OpenCL -O2 makes program incorrect: Help!

Hello AMD Forums,

 

This is my first post and I'm also new to OpenCL. Hopefully my mistake here isn't too "n00b". At the core, my program functions perfectly well at -O0 optimization level, but as soon as I go to -O1 or -O2, the output is completely wrong. The program overall is an OpenCL-based PuyoPuyo AI. In short, when you match four of the same color together, the "puyos" fall down, creating a chain reaction. This GIF is a good example of how these chain-reactions can occur: https://i.imgur.com/jWBs2JI.gif . Generally speaking, the bigger your chain, the more damage you do to the opponent.

 

There's a lot going on here (falling and scoring for example), but I've simplified the code down to the "pop" routine only. I've removed as much code as possible but still leave what demonstrates the problem. The attached .zip file contains my simplified Visual Studio 2015 project. Please let me know if there are any issues with this .zip file or the project.

 

My Hardware is an R9 290x and my drivers are "Radeon version 17.10.3".

 

-------------

 

The output includes a ton of "printf" statements, but the very first 4 statements are all you need to see the difference from -O2 and -O0. In -O2, the first few lines are:

 

Err is: 0
A 80000000, 80000000 00000000 00000000
Color Table: e0800000 04001500 e5600020
B 80000000, 80000000 00000000 00000000
C 80000000, 80000000 80000000 80000000

 

Without going into how the algorithm works... the difference between line B and line C are intriguing. The printf in the OpenCL "pop.cl" file really show the mystery.

 

          printf("B %08x, %08x %08x %08x", pickedBit, groupTable[0], groupTable[1], groupTable[2]);
          while (didGrow) {
               didGrow = false;

               // Why is "Printout C" wrong when compiled with -O2?
               printf("C %08x, %08x %08x %08x", pickedBit, groupTable[0], groupTable[1], groupTable[2]);








 

This is simple enough: there's absolutely no change to "groupTable[1]" between "printf B" and "printf C". So why would these variables change with nothing but a "while" loop in between them?

 

Again, this doesn't happen with -O0. My only guess at the moment is that this might be a compiler bug?
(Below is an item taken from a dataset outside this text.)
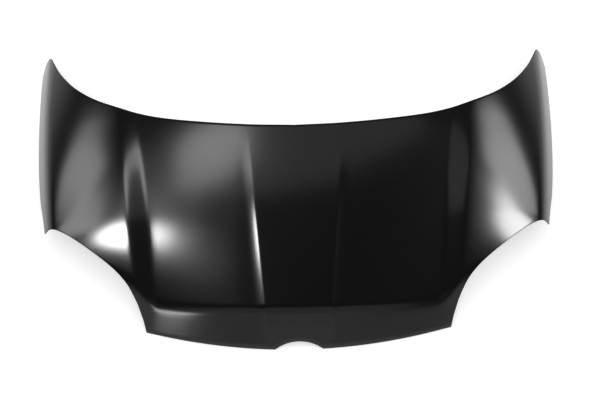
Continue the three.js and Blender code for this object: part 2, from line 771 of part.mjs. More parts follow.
// Inner frame: flange in the hem, sunken floor, window rims turned up to the skin, flat pads for the fittings
function innerFrame() {
  const sheet = new Sheet();
  const flangeDepth = skinSheet + hemClearance + frameSheet;
  const through = (normal) => normal.clone().multiplyScalar(frameSheet);
  const flange = (reach) => rim.map((place) => (
    sheet.vertex(underBand(place, reach, flangeDepth), stepUp(place, reach, flangeDepth, frameSheet))
  ));
  const beyond = (run, drop) => rim.map((place) => {
    const low = pastBand(place, run, flangeDepth + drop);
    return sheet.vertex(low, pastBand(place, run, flangeDepth + drop - frameSheet).sub(low));
  });
  const sunken = (ring, depth) => ring.map((p) => {
    const z = skinHeight(p.x, p.y) - depth;
    return sheet.vertex(new THREE.Vector3(p.x, p.y, z), through(skinNormal(p.x, p.y)));
  });
  const level = (ring, z) => ring.map((p) => (
    sheet.vertex(new THREE.Vector3(p.x, p.y, z), new THREE.Vector3(0, 0, frameSheet))
  ));

  const edge = flange(0);
  const band = flange(hemReturn);
  const root = beyond(rootRun, rootDrop);
  const neck = beyond(neckRun, neckDrop);
  const floorEdge = sunken(floorOutline(), frameDepth);
  sheet.strip(edge, band);
  sheet.strip(band, root);
  sheet.strip(root, neck);
  sheet.fill(neck, [floorEdge]);

  const holes = [];
  windowRings.forEach((ring) => {
    const foot = sunken(insetRing(ring, -rimLand - rimWallRun), frameDepth);
    const top = sunken(insetRing(ring, -rimLand), landDepth);
    sheet.strip(foot, top);
    sheet.strip(top, sunken(ring, landDepth));
    holes.push(foot);
  });
  const pad = (x, y, width, length, z, bores) => {
    const foot = sunken(padRing(x, y, width, length, padWallRun), frameDepth);
    const face = level(padRing(x, y, width, length, 0), z);
    sheet.strip(foot, face);
    sheet.fill(face, bores.map((bore) => level(bore, z)));
    holes.push(foot);
  };
  [-1, 1].forEach((side) => {
    const bores = hingeBoltYs.map((y) => circleRing(side * hingeX, y, hingeBoltHole / 2, 12));
    pad(side * hingeX, hingeY, hingePadWidth, hingePadLength, hingePadZ, bores);
  });
  pad(0, strikerY, strikerPadWidth, strikerPadLength, strikerPadZ, []);
  sheet.fill(floorEdge, holes, sunken(loosePlaces(sheet, [floorEdge, ...holes]), frameDepth));
  let solid = toSolid(flipped(sheet));
  drainPlaces.forEach(({ x, y }) => {
    solid = solid.subtract(drainCutter(x, y));
    if (x > 0) solid = solid.subtract(drainCutter(-x, y));
  });
  return toGeometry(solid);
}

// Places in plan on an even pattern, inside the first ring, outside the others and clear of them all
function loosePlaces(sheet, rings) {
  const flat = (k) => new THREE.Vector2(sheet.places[k].x, sheet.places[k].y);
  const outlines = rings.map((ring) => ring.map(flat));
  const inside = (ring, p) => ring.reduce((odd, a, k) => {
    const b = ring[(k + 1) % ring.length];
    const crosses = (a.y > p.y) !== (b.y > p.y) && p.x < a.x + ((p.y - a.y) * (b.x - a.x)) / (b.y - a.y);
    return odd !== crosses;
  }, false);
  const near = (ring, p) => ring.some((a, k) => {
    const b = ring[(k + 1) % ring.length];
    const side = b.clone().sub(a);
    const share = clamp01(p.clone().sub(a).dot(side) / side.lengthSq());
    return a.clone().addScaledVector(side, share).distanceTo(p) < looseClear;
  });
  const places = [];
  const half = Math.ceil(shoulderHalfWidth / loosePitch);
  for (let i = -half; i <= half; i += 1) {
    for (let j = 0; j * loosePitch < tipY; j += 1) {
      const p = new THREE.Vector2(i * loosePitch, j * loosePitch);
      const free = inside(outlines[0], p) && !outlines.slice(1).some((ring) => inside(ring, p));
      if (free && !outlines.some((ring) => near(ring, p))) places.push(p);
    }
  }
  return places;
}

// The frame's sheet is laid out on its underside, so its faces are turned over
function flipped(sheet) {
  const geometry = sheet.solid();
  const index = geometry.getIndex();
  for (let k = 0; k < index.count; k += 3) {
    const first = index.getX(k);
    index.setX(k, index.getX(k + 1));
    index.setX(k + 1, first);
  }
  return geometry;
}

// Outline of the frame's sunken floor: a set distance inside the hem's return, and clear of the shoulders
function floorOutline() {
  const front = [];
  const rear = [];
  for (let i = 0; i <= rollColumn; i += 1) {
    const line = columnLines[i];
    const start = rightCells[i][0];
    const end = rightCells[i][lastRow];
    const steepness = (edge, p) => Math.hypot(1, (edge(p.x + 4) - edge(p.x)) / 4);
    const steepFront = i < cornerColumn ? Math.hypot(1, noseSlope) : steepness(lampEdge, rightEdges.front[i]);
    const frontY = start.y + frameWallRun * steepFront;
    const rearY = end.y - frameWallRun * steepness(rearEdge, rightEdges.rear[i]);
    front.push(new THREE.Vector2(line(frontY), frontY));
    rear.push(new THREE.Vector2(line(rearY), rearY));
  }
  const side = [];
  const sideParts = 14;
  for (let k = 1; k < sideParts; k += 1) {
    const y = lerp(front[rollColumn].y, rear[rollColumn].y, k / sideParts);
    side.push(new THREE.Vector2(rollLine(y), y));
  }
  const right = [...front, ...side, ...rear.slice(1).reverse()];
  const left = right.slice(1).reverse().map((p) => mirrored(p, -1));
  return [...right, new THREE.Vector2(0, rear[0].y), ...left];
}

// Flat plate with round holes, lying on height z
function plate(x, y, z, width, length, thickness, bores) {
  const shape = new THREE.Shape(padRing(0, 0, width, length, 0));
  bores.forEach((bore) => shape.holes.push(new THREE.Path(bore)));
  const geometry = new THREE.ExtrudeGeometry(shape, { depth: thickness, bevelEnabled: false });
  return geometry.translate(x, y, z);
}

function weldNut(x, y, z) {
  const shape = new THREE.Shape(circleRing(0, 0, nutAcross / Math.sqrt(3), 6));
  shape.holes.push(new THREE.Path(circleRing(0, 0, nutBore / 2, 12)));
  const geometry = new THREE.ExtrudeGeometry(shape, { depth: nutHeight, bevelEnabled: false });
  return geometry.translate(x, y, z);
}

// The striker's loop: one round wire bent to a U, its legs upwards
function strikerLoop(top) {
  const half = strikerSpan / 2;
  const bottom = top - strikerReach;
  const path = new THREE.CurvePath();
  const at = (x, z) => new THREE.Vector3(x, strikerY, z);
  const k = strikerBend * 0.448;
  const bendTop = bottom + strikerBend;
  const bendIn = half - strikerBend;
  path.add(new THREE.LineCurve3(at(-half, top), at(-half, bendTop)));
  path.add(new THREE.CubicBezierCurve3(
    at(-half, bendTop), at(-half, bottom + k), at(-half + k, bottom), at(-bendIn, bottom),
  ));
  path.add(new THREE.LineCurve3(at(-bendIn, bottom), at(bendIn, bottom)));
  path.add(new THREE.CubicBezierCurve3(
    at(bendIn, bottom), at(half - k, bottom), at(half, bottom + k), at(half, bendTop),
  ));
  path.add(new THREE.LineCurve3(at(half, bendTop), at(half, top)));
  const section = new THREE.Shape(circleRing(0, 0, strikerWire / 2, 10));
  return new THREE.ExtrudeGeometry(section, { extrudePath: path, steps: 36, bevelEnabled: false });
}

// A mastic pad between the land of a window's rim and the skin, square to the skin
function masticPad(p) {
  const normal = skinNormal(p.x, p.y);
  const low = landDepth - frameSheet - seatGap;
  const high = skinSheet + masticTopGap;
  const rise = low * normal.z - high;
  const geometry = new THREE.CylinderGeometry(masticRadius, masticRadius, rise, 10);
  geometry.rotateX(Math.PI / 2);
  geometry.applyQuaternion(new THREE.Quaternion().setFromUnitVectors(new THREE.Vector3(0, 0, 1), normal));
  const middle = onSkin(p).addScaledVector(normal, -(high + rise / 2));
  return geometry.translate(middle.x, middle.y, middle.z);
}

// Materials: black dip-coated steel, dull zinc plate and grey mastic
const finish = (color, roughness, metalness) => (
  new THREE.MeshStandardMaterial({ color, roughness, metalness })
);
const coatedSteel = (colour) => finish(colour, 0.34, 0.1);
const platedSteel = () => finish(0x8c8f92, 0.4, 0.9);
const mastic = () => finish(0x3a3c3e, 0.85, 0);

const bonnet = new THREE.Group();

function addPiece(name, geometry, material) {
  const mesh = new THREE.Mesh(geometry, material);
  mesh.name = name;
  bonnet.add(mesh);
}

addPiece('outer_skin', outerSkin(), coatedSteel(0x121315));
addPiece('inner_frame', innerFrame(), coatedSteel(0x17191b));

const sides = { left: -1, right: 1 };
Object.entries(sides).forEach(([side, sign]) => {
  const plateZ = hingePadZ + frameSheet + seatGap;
  const bores = hingeBoltYs.map((y) => circleRing(0, y - hingeY, hingeBoltHole / 2, 12));
  const width = hingePadWidth - 2 * padEdgeClearance;
  const length = hingePadLength - 2 * padEdgeClearance;
  const geometry = plate(sign * hingeX, hingeY, plateZ, width, length, hingePlateSheet, bores);
  addPiece(`hinge_plate_${side}`, geometry, coatedSteel(0x1a1c1e));
  hingeBoltYs.forEach((y, k) => {
    const nut = weldNut(sign * hingeX, y, plateZ + hingePlateSheet + seatGap);
    addPiece(`hinge_nut_${side}_${k + 1}`, nut, platedSteel());
  });
});

const latchWidth = strikerPadWidth - 2 * padEdgeClearance;
const latchLength = strikerPadLength - 2 * padEdgeClearance;
const latchZ = strikerPadZ + frameSheet + seatGap;
const strikerPlateZ = strikerPadZ - seatGap - strikerPlateSheet;
addPiece(
  'latch_plate',
  plate(0, strikerY, latchZ, latchWidth, latchLength, latchPlateSheet, []),
  coatedSteel(0x1a1c1e),
);
addPiece(
  'striker_plate',
  plate(0, strikerY, strikerPlateZ, strikerPlateWidth, strikerPlateLength, strikerPlateSheet, []),
  coatedSteel(0x1a1c1e),
);
addPiece('striker_loop', strikerLoop(strikerPlateZ - seatGap), platedSteel());

windowRings.forEach((ring, w) => {
  const land = insetRing(ring, -rimLand / 2);
  const pads = w === 0 ? 6 : 4;
  for (let k = 0; k < pads; k += 1) {
    const place = land[Math.floor(((k + 0.5) * land.length) / pads) % land.length];
    addPiece(`mastic_pad_${w + 1}_${k + 1}`, masticPad(place), mastic());
  }
});

// The origin is under the middle of the bonnet, on the ground that its nose and its two tips rest on
const box = new THREE.Box3().setFromObject(bonnet, true);
const middle = box.getCenter(new THREE.Vector3());
bonnet.children.forEach((mesh) => mesh.geometry.translate(-middle.x, -middle.y, -box.min.z));

export default bonnet;
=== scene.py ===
"""A car bonnet in black dip-coated steel, lying on its nose and its two rear tips.

Metres. X is across the car, Y runs from the nose to the windscreen, Z is up. The shapes are worked out in
the bonnet's own drawing, whose Y starts at the front edge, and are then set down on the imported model.
"""

import math

import bmesh
import bpy
from mathutils import Matrix, Vector
from mathutils.kdtree import KDTree


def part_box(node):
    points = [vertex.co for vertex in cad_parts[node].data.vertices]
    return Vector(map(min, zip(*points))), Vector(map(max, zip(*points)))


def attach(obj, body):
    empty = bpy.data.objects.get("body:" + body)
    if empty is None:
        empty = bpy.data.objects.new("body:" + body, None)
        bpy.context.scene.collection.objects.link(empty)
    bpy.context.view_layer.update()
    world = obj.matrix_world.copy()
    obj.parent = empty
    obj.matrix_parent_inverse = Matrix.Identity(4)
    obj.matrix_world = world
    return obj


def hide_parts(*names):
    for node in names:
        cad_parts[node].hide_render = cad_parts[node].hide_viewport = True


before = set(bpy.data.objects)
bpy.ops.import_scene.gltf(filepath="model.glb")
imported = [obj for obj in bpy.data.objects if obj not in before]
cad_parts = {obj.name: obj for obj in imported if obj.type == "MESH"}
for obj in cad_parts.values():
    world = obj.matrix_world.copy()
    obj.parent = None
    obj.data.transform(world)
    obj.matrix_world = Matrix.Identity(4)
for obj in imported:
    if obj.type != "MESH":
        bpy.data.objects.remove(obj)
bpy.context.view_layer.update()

# Camera
# A 75 mm lens, 3.3 m from the bonnet and 60 degrees above its nose. It leans by about a degree, and the
# bonnet's middle lies a little left of the picture's.

view_target = Vector((0, -0.0555, 0.0845))
view_distance = 3.334
view_rise = math.radians(60)
view_lean = math.radians(1.1)
middle_off = 3.6
picture_width = 600

towards_camera = Vector((0, -math.cos(view_rise), math.sin(view_rise)))
level = Vector((1, 0, 0))
upright = towards_camera.cross(level)
rightwards = level * math.cos(view_lean) - upright * math.sin(view_lean)
upwards = level * math.sin(view_lean) + upright * math.cos(view_lean)

lens = bpy.data.cameras.new("view")
lens.lens = 75
lens.sensor_width = 36
lens.shift_x = middle_off / picture_width
camera = bpy.data.objects.new("view", lens)
stand = view_target + towards_camera * view_distance
turned = Matrix((rightwards, upwards, towards_camera)).transposed().to_4x4()
camera.matrix_world = Matrix.Translation(stand) @ turned
bpy.context.collection.objects.link(camera)
bpy.context.scene.camera = camera

# Outer skin
# The panel that shows: one sheet of 0.8 mm steel, drawn in a press with a crowned top, two fine creases,
# two wide ledges, a nose face and side walls. Its edge is rolled under as a hem that grips the inner frame.

sheet = 0.0008
hem_return = 0.011
fold_radius = 0.0017
fold_reach = 0.0012

nose_top = 0.060
crown_rise = 0.335
crown_sag = 0.0549
rear_middle = 0.560
crown_gentle = 0.45

lamp_corner_y = 0.320
lamp_corner_out = 0.013
tip_y = 0.875
tip_out = 0.076
shoulder_start = 0.330
shoulder_run = 0.560
shoulder_half = 0.656
shoulder_spread = 0.074
shoulder_tuck = 0.026
shoulder_height = 0.091
shoulder_lift = 0.020
shoulder_drop = 0.052
shoulder_radius = 0.006
shoulder_clear = 0.025
wall_slope = 2.2
wall_foot_front = 0.057
wall_foot_rear = -0.001
corner_droop = 0.0556
droop_x = 0.400
droop_run = 0.330

nose_slope = 1.12
nose_round = 0.010
nose_sweep = 0.0559
front_corner_x = 0.394
corner_turn = 0.2
corner_turn_radius = 0.012
shortest_nose = 0.014
notch_half = 0.062
notch_depth = 0.014
notch_splay = 0.05

crease_x = 0.077
crease_splay = 0.09
crease_height = 0.0030
crease_flank = 0.030
crease_radius = 0.002
swell_rise_run = 0.060
swell_fall_run = 0.250

ledge_inner_x = 0.352
ledge_outer_x = 0.402
ledge_splay = 0.117
ledge_height = 0.012
ledge_rear_loss = 0.007
ledge_loss_start = 0.420
ledge_loss_run = 0.180
ledge_start_x = 0.150
ledge_radius = 0.009
ledge_lead = 0.030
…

But I'm wondering if there was anything else that I could have done that would have made this output.

 

Thank you for your time. If there are any questions on how the code is supposed to work, please ask. I would like to get to the bottom of this if at all possible. In particular, -O2 has zero-scratch registers in the full code, so I would rather use the optimized -O2. But if -O2 is wrong, I guess I'll be forced to keep my code at -O0.

 

---------

 

Edit: some notes: This GIF: https://i.imgur.com/jWBs2JI.gif is represented by

struct bitboard bb = toBitboard("BGRYBYBGRYBYBGRYBYGRYBGGGYRGYGYRBBBRGYRGGRGYRBBGBRGGGRR0GRBRG000BB0000G0000000");

 

And I've verified that they are the same. "B" for Blue, "G" for Green, "R" for Red, and "Y" for Yellow. Within the code however, I refer to these colors as "A, B, C, and D". Red is A, Green is B, Blue is C, and Yellow is D.

 

The algorithm starts to look for groups of 4 in the bottom left. Then it works "up" and "over". The "color table" is a local copy of the current color that its trying to match, as a bitblock. ColorTable[0] == "e0800000" represents column 1 and column 2. E == 0x1110, which correlates to Blue-Blue-Blue in the column 1 (starting at the bottom).

 

Hopefully this edit will help anybody who is trying to understand what the code is doing. What I expect is for "groupTable[0]" to be 0x8000000, while groupTable[1] and groupTable[2] needs to be == 0x00000000, at least in the first iteration of the loop. Ultimately, the groupTable[] will EVENTUALLY equal: (0xE0000000, 0x0, 0x0), representing the 3-blues in the bottom left (which isn't a large enough group to pop).